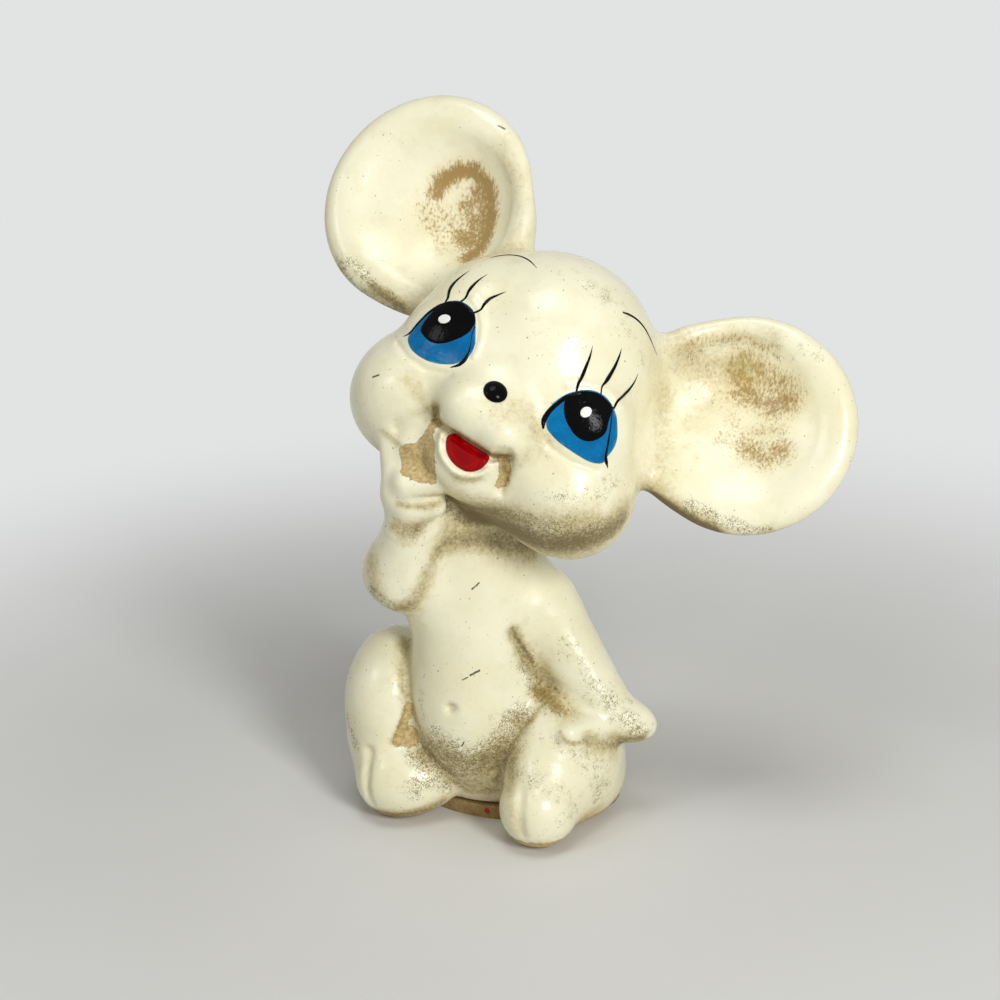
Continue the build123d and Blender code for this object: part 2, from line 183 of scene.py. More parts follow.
# Legs: haunch and foot of each leg, cast with the body and flat under the foot. A line on each
# foot sets one toe apart.
FOOT_LIFT = 0.3
LEGS = {
    "right_leg": dict(
        clay=(
            (lump, (-19.7, -6.5, 18.5), (9.0, 12, 13.5)),
            (3, limb, (-19.5, -9, 11), (-17.5, -14.4, 7.3), 8.0, 7.3),
            (3, lump, (-14, -13, 7), (8, 7, 6)),
        ),
        toe_line=((-20.9, -18.5, 13.3), (-20.8, -20.4, 9.6), (-20.4, -20.6, 4.5)),
    ),
    "left_leg": dict(
        clay=(
            (lump, (10.7, -4, 12.5), (10.4, 13, 12.5)),
            (4, lump, (12.1, -4.8, 5.5), (8.7, 12, 6.5)),
            (3.5, limb, (12.2, -9, 12), (10.2, -19.3, 6.6), 8.4, 6.8),
            (1.5, limb, (10.3, -8.5, 17), (9.9, -14.5, 11.5), 7.6, 6.8),
        ),
        toe_line=((8.3, -23.7, 12.9), (8.6, -25.9, 9.0), (8.9, -26.1, 4.5)),
    ),
}


def leg_form(p, clay, toe_line):
    form = build(p, *clay) + groove(p, toe_line, 0.9, 0.8)
    return carve(form, p[:, 2] - FOOT_LIFT, 1.2)


marks["bare"] += [
    (0.9, 1, (-13.8, -15.9, 21.5), (-15.9, -17.5, 15.3)),
    (2.1, 1.1, (-14.3, -16.2, 16)),
]
# Grime in the creases of the legs and round the feet: real dirt, and painted shade in the creases and
# along the table.
marks["grime_and_shade"] += [
    (2.2, 0.8, (-13.4, -16.4, 18), (-10.9, -17.1, 13)),
    (0.75, 1, (-14.4, -16.1, 21.5), (-16.5, -17.8, 15.4)),
    (1.6, 0.9, (-12.8, -16.2, 20.2), (-10.8, -17.2, 16.1), (-8.4, -16.9, 10.8)),
    (1.65, 0.8, (-19.1, -19.4, 2.2), (-13.5, -19.2, 2.6), (-8.3, -16.9, 4.4)),
    (1.5, 0.45, (6, -25, 9.9), (8.7, -25.4, 5.3), (12.3, -23.2, 2.5), (19.4, -13.2, 4)),
    (0.7, 0.9, (13.5, -16.5, 19.8), (14.5, -16.9, 18.8), (15.9, -16.3, 17.9), (17.3, -14.8, 17.7)),
    (2, 1, (17.7, -14.4, 18.1), (19.4, -12.4, 16.3), (21.3, -8.6, 14.5)),
    (1.95, 0.9, (5.8, -14.4, 20.8), (7.4, -15.3, 17.2), (5.6, -19.2, 13.6), (5.3, -23.8, 11.2)),
    (2.4, 0.7, (13.2, -15.5, 17.8), (17.9, -13.3, 16), (20.8, -9.4, 13.7)),
    (0.8, 1, (10.3, -11.8, 23.9), (8.1, -14.8, 20.9), (3.7, -16.3, 15)),
]
marks["flecks"] += [
    (3, 0.8, (-12.2, -19.9, 8.1), (-6.4, -17.2, 10.8)),
    (2.6, 0.9, (-9.8, -17, 11.3), (-7.3, -16.7, 7.6)),
    (2.6, 0.6, (-25.9, -15.2, 17.4), (-24, -16.8, 13.5)),
    (3.4, 0.45, (7.5, -20.6, 14.1), (12.5, -22.9, 12), (16.2, -19.3, 8.8), (13.3, -24.5, 5.8)),
    (3.6, 0.6, (13.2, -15.6, 17.6), (18, -13.9, 13.6), (19.6, -13.4, 8.6)),
]


# Tail: a short roll of clay, pressed onto the back of the rump and round to the left.
def tail_form(p):
    return build(
        p,
        (limb, (3.0, 11.9, 11.1), (9.0, 12.5, 6.1), 2.8, 2.2),
        (1.5, limb, (9.0, 12.5, 6.1), (16.0, 9.3, 3.9), 2.2, 1.4),
    )


# Head: a hollow casting with full cheeks, a blunt muzzle, a small chin and a mound for each eye.
# It turns, looks up and leans to the mouse's left.
HEAD_MIDDLE = np.array((4.9, -5.7, 75.3), np.float32)
HEAD_TURN = (
    Matrix.Rotation(radians(6.8), 3, "Z")
    @ Matrix.Rotation(radians(-22.1), 3, "X")
    @ Matrix.Rotation(radians(31.7), 3, "Y")
)
HEAD_AXES = np.array(HEAD_TURN, np.float32)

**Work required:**
Repeat the data verbatim.

**Solution to this task:**
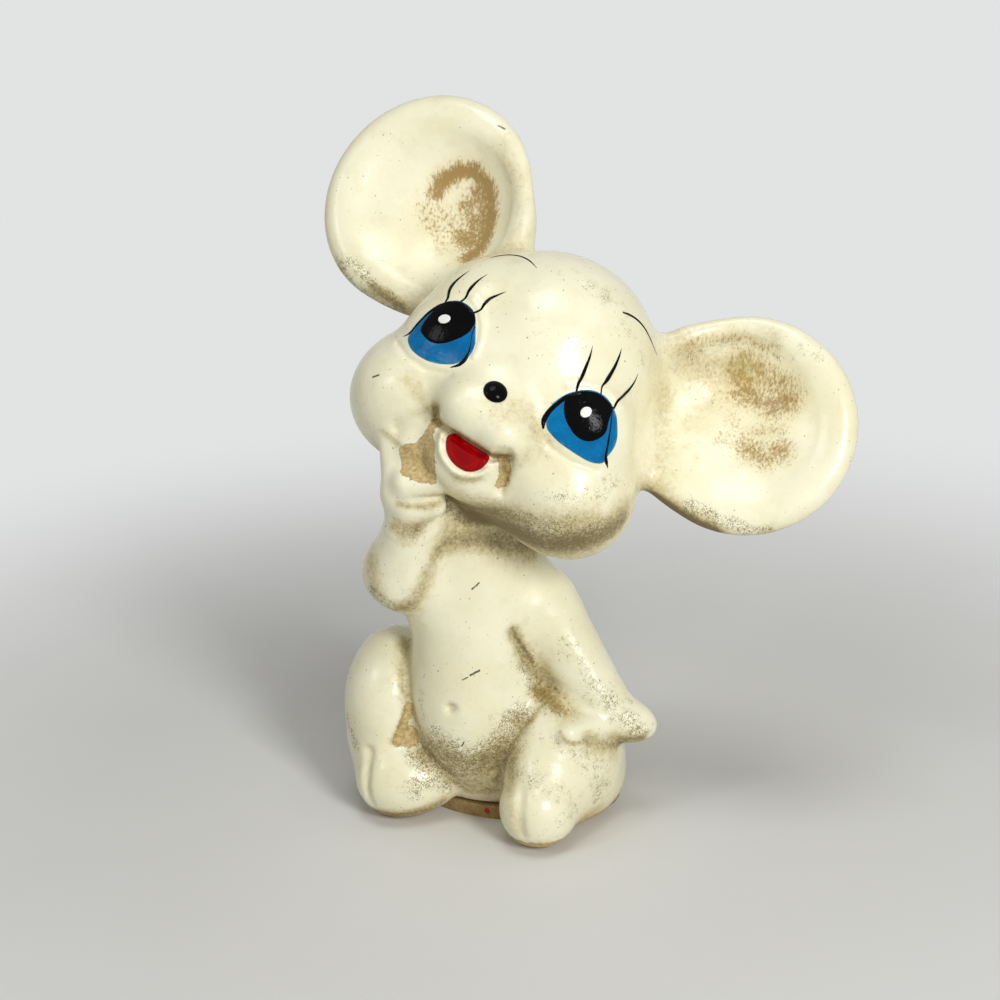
Continue the build123d and Blender code for this object: part 2, from line 183 of scene.py. More parts follow.
# Legs: haunch and foot of each leg, cast with the body and flat under the foot. A line on each
# foot sets one toe apart.
FOOT_LIFT = 0.3
LEGS = {
    "right_leg": dict(
        clay=(
            (lump, (-19.7, -6.5, 18.5), (9.0, 12, 13.5)),
            (3, limb, (-19.5, -9, 11), (-17.5, -14.4, 7.3), 8.0, 7.3),
            (3, lump, (-14, -13, 7), (8, 7, 6)),
        ),
        toe_line=((-20.9, -18.5, 13.3), (-20.8, -20.4, 9.6), (-20.4, -20.6, 4.5)),
    ),
    "left_leg": dict(
        clay=(
            (lump, (10.7, -4, 12.5), (10.4, 13, 12.5)),
            (4, lump, (12.1, -4.8, 5.5), (8.7, 12, 6.5)),
            (3.5, limb, (12.2, -9, 12), (10.2, -19.3, 6.6), 8.4, 6.8),
            (1.5, limb, (10.3, -8.5, 17), (9.9, -14.5, 11.5), 7.6, 6.8),
        ),
        toe_line=((8.3, -23.7, 12.9), (8.6, -25.9, 9.0), (8.9, -26.1, 4.5)),
    ),
}


def leg_form(p, clay, toe_line):
    form = build(p, *clay) + groove(p, toe_line, 0.9, 0.8)
    return carve(form, p[:, 2] - FOOT_LIFT, 1.2)


marks["bare"] += [
    (0.9, 1, (-13.8, -15.9, 21.5), (-15.9, -17.5, 15.3)),
    (2.1, 1.1, (-14.3, -16.2, 16)),
]
# Grime in the creases of the legs and round the feet: real dirt, and painted shade in the creases and
# along the table.
marks["grime_and_shade"] += [
    (2.2, 0.8, (-13.4, -16.4, 18), (-10.9, -17.1, 13)),
    (0.75, 1, (-14.4, -16.1, 21.5), (-16.5, -17.8, 15.4)),
    (1.6, 0.9, (-12.8, -16.2, 20.2), (-10.8, -17.2, 16.1), (-8.4, -16.9, 10.8)),
    (1.65, 0.8, (-19.1, -19.4, 2.2), (-13.5, -19.2, 2.6), (-8.3, -16.9, 4.4)),
    (1.5, 0.45, (6, -25, 9.9), (8.7, -25.4, 5.3), (12.3, -23.2, 2.5), (19.4, -13.2, 4)),
    (0.7, 0.9, (13.5, -16.5, 19.8), (14.5, -16.9, 18.8), (15.9, -16.3, 17.9), (17.3, -14.8, 17.7)),
    (2, 1, (17.7, -14.4, 18.1), (19.4, -12.4, 16.3), (21.3, -8.6, 14.5)),
    (1.95, 0.9, (5.8, -14.4, 20.8), (7.4, -15.3, 17.2), (5.6, -19.2, 13.6), (5.3, -23.8, 11.2)),
    (2.4, 0.7, (13.2, -15.5, 17.8), (17.9, -13.3, 16), (20.8, -9.4, 13.7)),
    (0.8, 1, (10.3, -11.8, 23.9), (8.1, -14.8, 20.9), (3.7, -16.3, 15)),
]
marks["flecks"] += [
    (3, 0.8, (-12.2, -19.9, 8.1), (-6.4, -17.2, 10.8)),
    (2.6, 0.9, (-9.8, -17, 11.3), (-7.3, -16.7, 7.6)),
    (2.6, 0.6, (-25.9, -15.2, 17.4), (-24, -16.8, 13.5)),
    (3.4, 0.45, (7.5, -20.6, 14.1), (12.5, -22.9, 12), (16.2, -19.3, 8.8), (13.3, -24.5, 5.8)),
    (3.6, 0.6, (13.2, -15.6, 17.6), (18, -13.9, 13.6), (19.6, -13.4, 8.6)),
]


# Tail: a short roll of clay, pressed onto the back of the rump and round to the left.
def tail_form(p):
    return build(
        p,
        (limb, (3.0, 11.9, 11.1), (9.0, 12.5, 6.1), 2.8, 2.2),
        (1.5, limb, (9.0, 12.5, 6.1), (16.0, 9.3, 3.9), 2.2, 1.4),
    )


# Head: a hollow casting with full cheeks, a blunt muzzle, a small chin and a mound for each eye.
# It turns, looks up and leans to the mouse's left.
HEAD_MIDDLE = np.array((4.9, -5.7, 75.3), np.float32)
HEAD_TURN = (
    Matrix.Rotation(radians(6.8), 3, "Z")
    @ Matrix.Rotation(radians(-22.1), 3, "X")
    @ Matrix.Rotation(radians(31.7), 3, "Y")
)
HEAD_AXES = np.array(HEAD_TURN, np.float32)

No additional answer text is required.